The judge said the firm was entitled to sue for legal fees even if the amount is zero. The second part would be [to determine] how much I owed. At that point, I decided I had better things to do than go back to court.
But a few months ago, you brought two whistleblower claims against Morgan Stanley.
It’s the arrogance and impunity with which the largest brokerage firms act that has, in large part, resulted in the crises we’ve had over the past decade.
After you filed those two claims, you entered into negotiations to settle regarding the legal fees.
Right, but Morgan Stanley was aggressive and unreasonable. I was ready to pay them a ton of money, a large six-figure number. But they said dropping my two whistleblower cases was a condition of their settling. They were pushing it too far! They forced me to file for bankruptcy in order to protect myself from having a judge say I owed them [up to] $800,000 in legal fees and to [preserve] the whistleblower cases.
What’s the situation now?
I’m about eight months into bankruptcy. The whole process stinks because bankruptcy ends up on your U-5 as well. Investors going to BrokerCheck will say, “How good a planner can he be if he can’t even manage his own family finances?”
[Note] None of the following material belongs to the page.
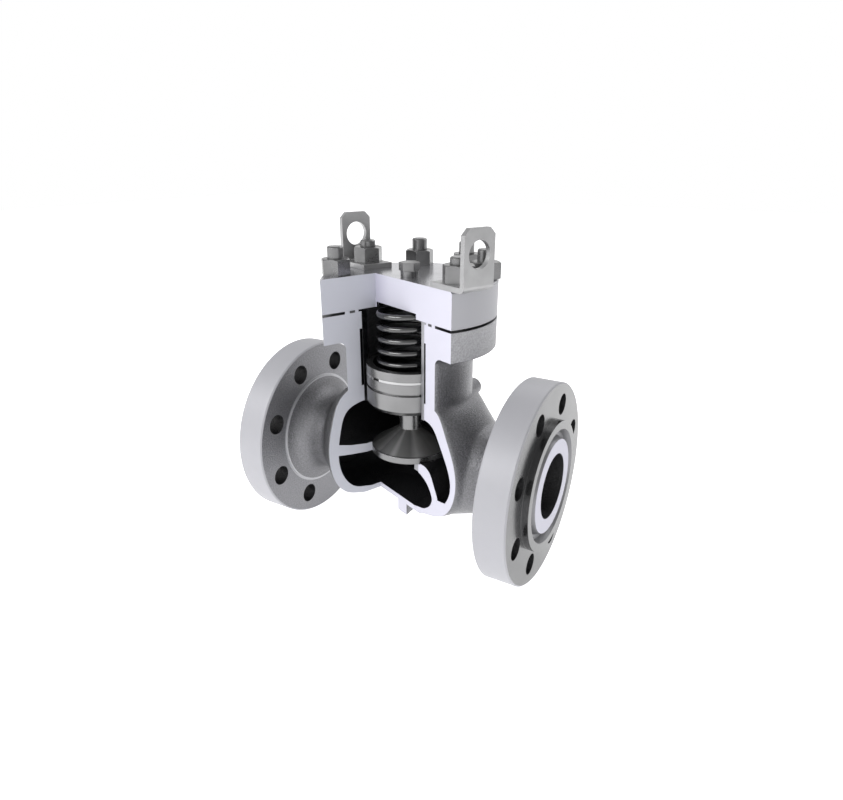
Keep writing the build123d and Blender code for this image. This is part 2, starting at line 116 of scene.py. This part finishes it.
class Paint:
    """One procedural material, built from small node helpers."""

    def __init__(self, name):
        self.material = bpy.data.materials.new(name)
        self.material.use_nodes = True
        self.tree = self.material.node_tree
        self.tree.nodes.clear()
        output = self.tree.nodes.new("ShaderNodeOutputMaterial")
        self.shader = self.tree.nodes.new("ShaderNodeBsdfPrincipled")
        self.tree.links.new(self.shader.outputs["BSDF"], output.inputs["Surface"])
        place = self.tree.nodes.new("ShaderNodeTexCoord")
        self.place = place.outputs["Object"]
        self.normal = place.outputs["Normal"]

    def put(self, socket, value):
        """Link a socket, or set a constant on it."""
        if isinstance(value, bpy.types.NodeSocket):
            self.tree.links.new(value, socket)
        else:
            socket.default_value = value

    def math(self, operation, a, b=0.0):
        node = self.tree.nodes.new("ShaderNodeMath")
        node.operation = operation
        self.put(node.inputs[0], a)
        self.put(node.inputs[1], b)
        return node.outputs[0]

    def vector(self, operation, a, b=None):
        """Vector math: the two outputs are the vector and the value."""
        node = self.tree.nodes.new("ShaderNodeVectorMath")
        node.operation = operation
        self.put(node.inputs[0], a)
        if b is not None:
            self.put(node.inputs[1], b)
        return node.outputs[0], node.outputs[1]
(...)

What advice have you for FAs who want to leave wirehouses?
Be very careful. Assume the firm is tapping your phones and intercepting your emails. Conduct all your business relating to departure outside the firm. Hire a lawyer before you leave. Be clean. Don’t say anything to anyone that you don’t want the firm to find out about. But you should assume that they are going to find out. And when they do, they will use it as they see fit.
How do you feel now, in general?
I’m happy during the day and kind of sad at night, as soon as I come home and read my e-mails. Morgan Stanley [via Vernon] keeps asking for [financial docs]. They just want to wear you out. They’re going to drag this out until one of us will run out of money. I’m a marathon runner, but I’m pretty sure I’ll run out before Morgan Stanley does. They just don’t want a broker to win.